**WHAT IS BEING ASKED**. Could every line of the data be printed exactly as it reads?

**DATASET EXCERPT**.
+-------+

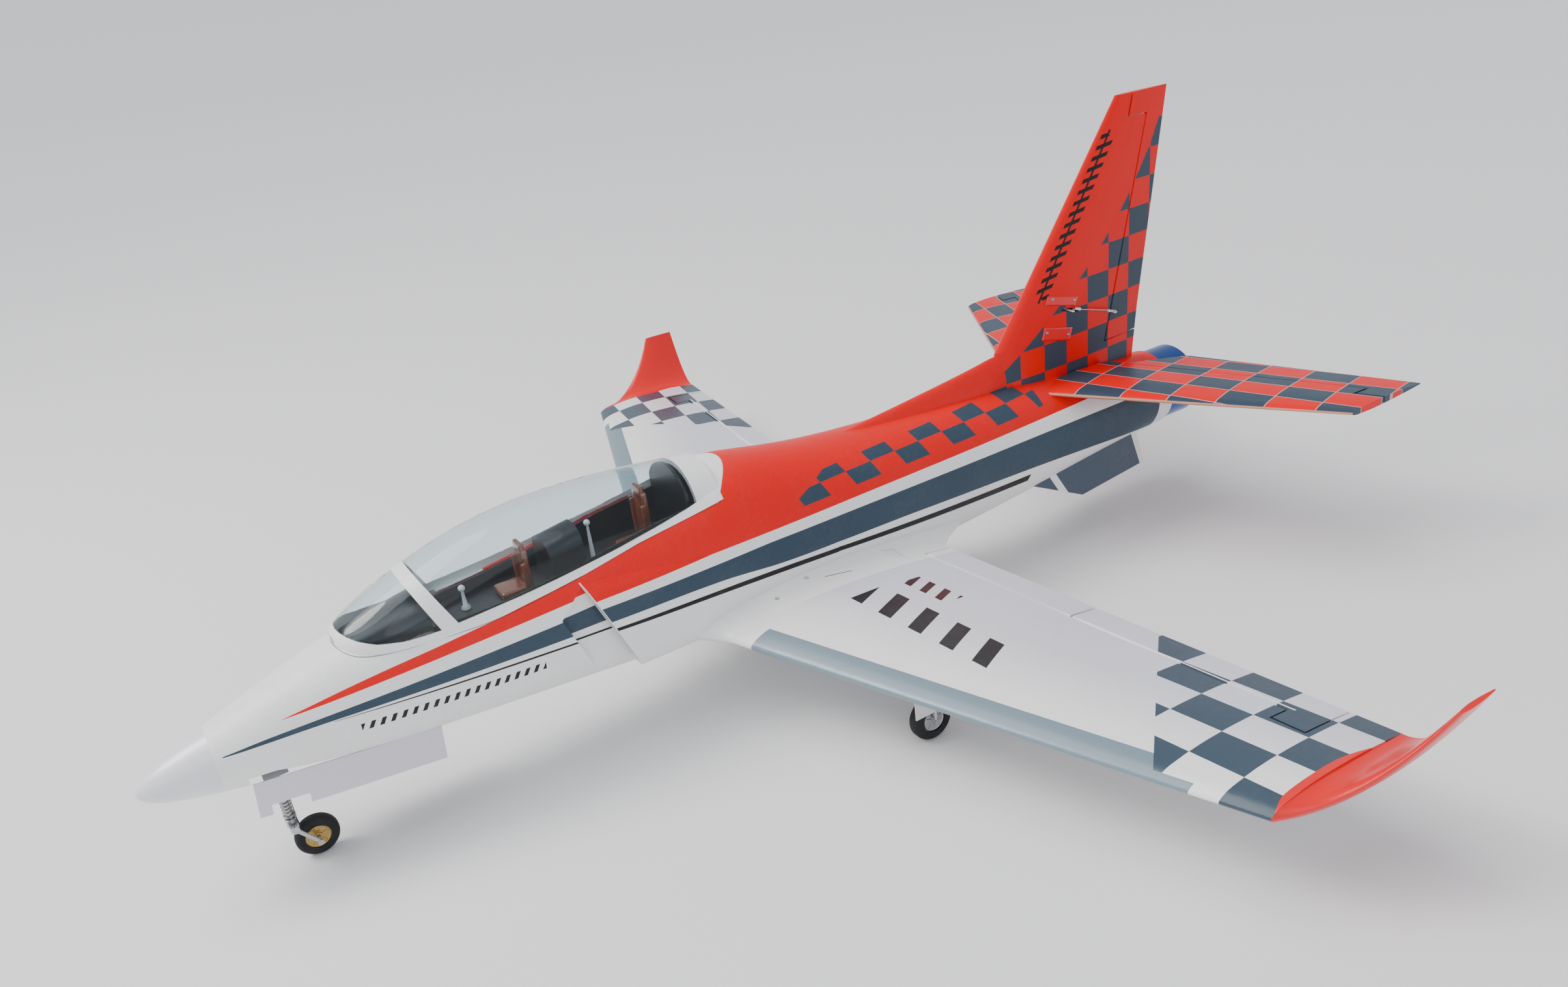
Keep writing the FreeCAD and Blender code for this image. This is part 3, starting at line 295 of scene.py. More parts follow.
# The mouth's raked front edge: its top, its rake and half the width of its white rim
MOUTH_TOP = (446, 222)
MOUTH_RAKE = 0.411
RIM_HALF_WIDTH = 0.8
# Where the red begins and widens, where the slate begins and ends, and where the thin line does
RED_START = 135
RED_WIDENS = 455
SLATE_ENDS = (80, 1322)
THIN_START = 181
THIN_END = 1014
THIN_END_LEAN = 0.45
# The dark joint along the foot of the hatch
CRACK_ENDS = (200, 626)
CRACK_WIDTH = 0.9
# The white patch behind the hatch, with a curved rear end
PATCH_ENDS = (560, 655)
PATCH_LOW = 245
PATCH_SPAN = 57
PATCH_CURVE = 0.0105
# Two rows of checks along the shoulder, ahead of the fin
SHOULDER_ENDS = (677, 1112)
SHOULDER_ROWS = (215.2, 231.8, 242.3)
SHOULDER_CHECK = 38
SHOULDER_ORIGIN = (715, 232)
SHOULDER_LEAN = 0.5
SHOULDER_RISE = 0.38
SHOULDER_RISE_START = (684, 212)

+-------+

**SOLVED EXERCISE**.
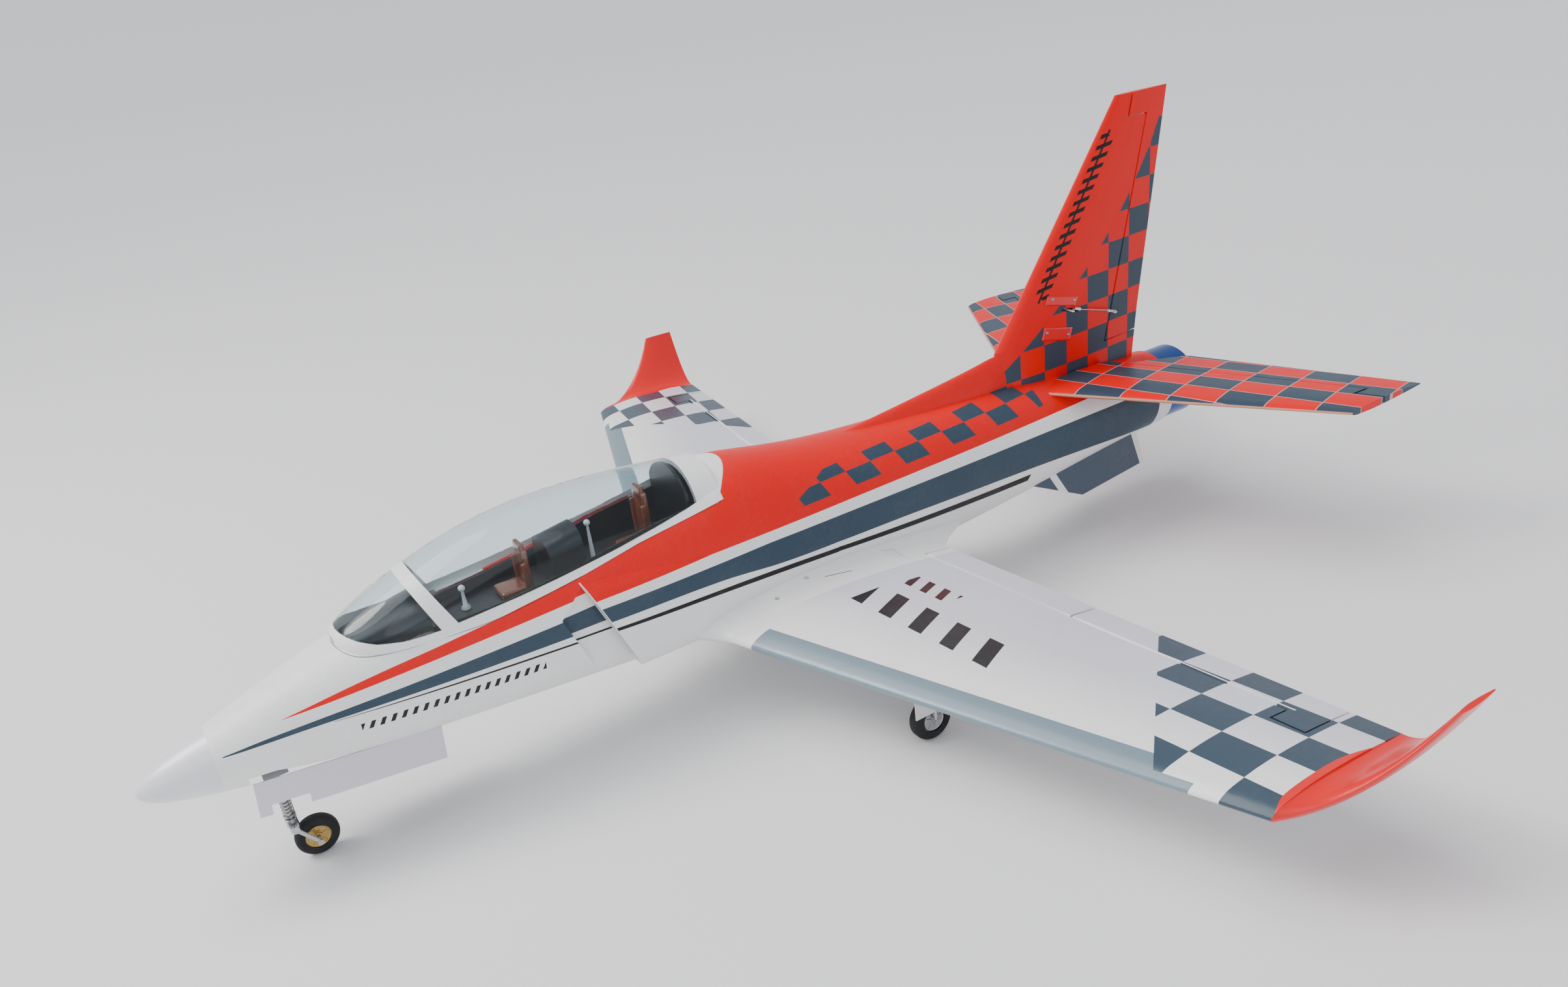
Keep writing the FreeCAD and Blender code for this image. This is part 3, starting at line 295 of scene.py. More parts follow.
# The mouth's raked front edge: its top, its rake and half the width of its white rim
MOUTH_TOP = (446, 222)
MOUTH_RAKE = 0.411
RIM_HALF_WIDTH = 0.8
# Where the red begins and widens, where the slate begins and ends, and where the thin line does
RED_START = 135
RED_WIDENS = 455
SLATE_ENDS = (80, 1322)
THIN_START = 181
THIN_END = 1014
THIN_END_LEAN = 0.45
# The dark joint along the foot of the hatch
CRACK_ENDS = (200, 626)
CRACK_WIDTH = 0.9
# The white patch behind the hatch, with a curved rear end
PATCH_ENDS = (560, 655)
PATCH_LOW = 245
PATCH_SPAN = 57
PATCH_CURVE = 0.0105
# Two rows of checks along the shoulder, ahead of the fin
SHOULDER_ENDS = (677, 1112)
SHOULDER_ROWS = (215.2, 231.8, 242.3)
SHOULDER_CHECK = 38
SHOULDER_ORIGIN = (715, 232)
SHOULDER_LEAN = 0.5
SHOULDER_RISE = 0.38
SHOULDER_RISE_START = (684, 212)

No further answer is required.